– Познакомься, Ариша. Мой старый друг юношества, а ныне крупный ученый-правовед Илья Викторович Гулевский, – представила она.

– Вижу, что друг, – съехидничала Ариша. Рядом с изящной матерью она казалась кукушонком, взращенным канарейкой.

Гулевский поднялся, протянул руку:

– Илья. Очень приятно.

Девушка поспешно сдернула очки, проморгалась, неуютно, глаза в глаза, приблизила лицо, близоруко сощурилась. Без очков лицо оказалось красивым, а в зрачках ее Гулевский разглядел знакомую «косинку». Только не было в ней материнского лукавства.

– Нам приятно, что вам приятно, – с чопорной усмешкой ответила Ариша, взяла поданные матерью ключи и вышла, изобразив напоследок книксен.

– Саркастическая барышня. – Гулевскому казалось, что он сказал комплимент. Но лицо Беаты, дотоле приветливое, помрачнело.

Она одернула жакет. Обошла стол, будто баррикадой отгородилась.

– Так с чем нагрянул, баловень судьбы? – напомнила она. – Не станешь же врать, что разыскивал меня?

– Не стану, – подтвердил Гулевский, озадаченный внезапной переменой. – Но знаешь, теперь поражаюсь, почему не искал?

Увы! Попытка подхалимажа не подействовала. Беата поторапливающе передвинула пачку документов.

– Да-да, понимаю: – Твое время – твои деньги, – заторопился Гулевский. – Некоторое время назад возле вашей ограды охранники обнаружили двух отравленных ребят. Один из них умер на месте. Хотелось бы узнать подробности.

– Помню, – недоумевающе подтвердила Беата. – Но ты-то к этому какое отношение имеешь? Насколько знаю, давно не следователь.

– Один из двух, тот, что умер, – мой сын, – через силу выдавил Гулевский.

– Боже милосердный! Бедный, бедный мой. – Беата нащупала рукой спинку стула, осела.

В сущности, ничего существенно нового Гулевский не услышал. Когда буйный пьянчужка рухнул перед входом, охранники, чтобы не смущать «платиновых» жильцов, решили оттащить его в сторону, к парку.

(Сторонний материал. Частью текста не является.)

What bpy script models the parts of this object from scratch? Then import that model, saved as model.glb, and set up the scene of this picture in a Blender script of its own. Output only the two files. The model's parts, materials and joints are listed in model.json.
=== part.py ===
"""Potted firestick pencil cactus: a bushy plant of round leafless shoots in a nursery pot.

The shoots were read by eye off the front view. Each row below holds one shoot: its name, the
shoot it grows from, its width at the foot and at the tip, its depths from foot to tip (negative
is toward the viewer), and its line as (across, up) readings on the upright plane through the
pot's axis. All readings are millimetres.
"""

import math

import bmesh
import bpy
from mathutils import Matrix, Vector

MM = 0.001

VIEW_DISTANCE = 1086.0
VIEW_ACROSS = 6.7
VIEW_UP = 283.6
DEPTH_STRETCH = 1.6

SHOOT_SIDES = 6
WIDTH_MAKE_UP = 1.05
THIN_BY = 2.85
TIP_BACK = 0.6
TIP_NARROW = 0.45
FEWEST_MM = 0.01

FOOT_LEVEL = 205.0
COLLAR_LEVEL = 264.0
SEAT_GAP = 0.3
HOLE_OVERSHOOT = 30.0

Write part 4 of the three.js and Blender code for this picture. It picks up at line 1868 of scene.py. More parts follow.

– Зачем же на морозе к парку? Разве не понимали, что замерзнет? Почему не вызвать «скорую» или на худой конец милицию? – неприятно удивился Гулевский.

Беата согласно кивнула.

– Я тоже потом их спрашивала. Стоят, моргают. Еще удачно, что я как раз подъехала. Нагнулась, разобрала хрипы.

– Моего… ты обнаружила?

– Нет, я «скорую» вызвала. Парень при мне шевельнулся, сделал какой-то жест в темноту. Почудилось вроде, как пытается что-то сказать. Вот и приказала охране пройти по периметру. Так и обнаружили второго. К сожалению, уже неживого.

Беата виновато вздохнула.

– Кто именно обнаружил? – для проформы задал вопрос Гулевский.

– Охранник Бовин. Сегодня, как помню, не его смена. Впрочем, уточню.

Беата склонилась к селектору и потребовала выяснить, дежурит ли Бовин. Если да, – пригласить.

– В страшное, равнодушное время живем, – скорбно произнесла она. – Взять охранников. Бывшие милиционеры, семьи, у кого-то внуки. И поди ж ты, – легче заморозить человека, чем утруждаться хлопотами. Мне кажется, в девяностых, когда всех втянули в повальную денежную гонку, из людей вымыли самое важное – сострадание… У тебя ж телефон названивает! – спохватилась она.

Гулевский подошел к вешалке, на которой повесил дубленку, выдернул из бокового кармана вибрирующий мобильник.

Звонил Стремянный – из бюро судебно-медицинской экспертизы. По заключению эксперта, смерть наступила вследствие отравления одним из самых «тяжелых» психотропных – азалептином. При передозировке – полное нарушение рефлексов, вплоть до коматозного состояния. А смешение со спиртным приводит к необратимым изменениям в психике. В чистом виде – это зеленовато-желтый порошок из малюсеньких кристалликов. Так что попасть случайно в паленое спиртное никак не могло. Зато можно подмешать.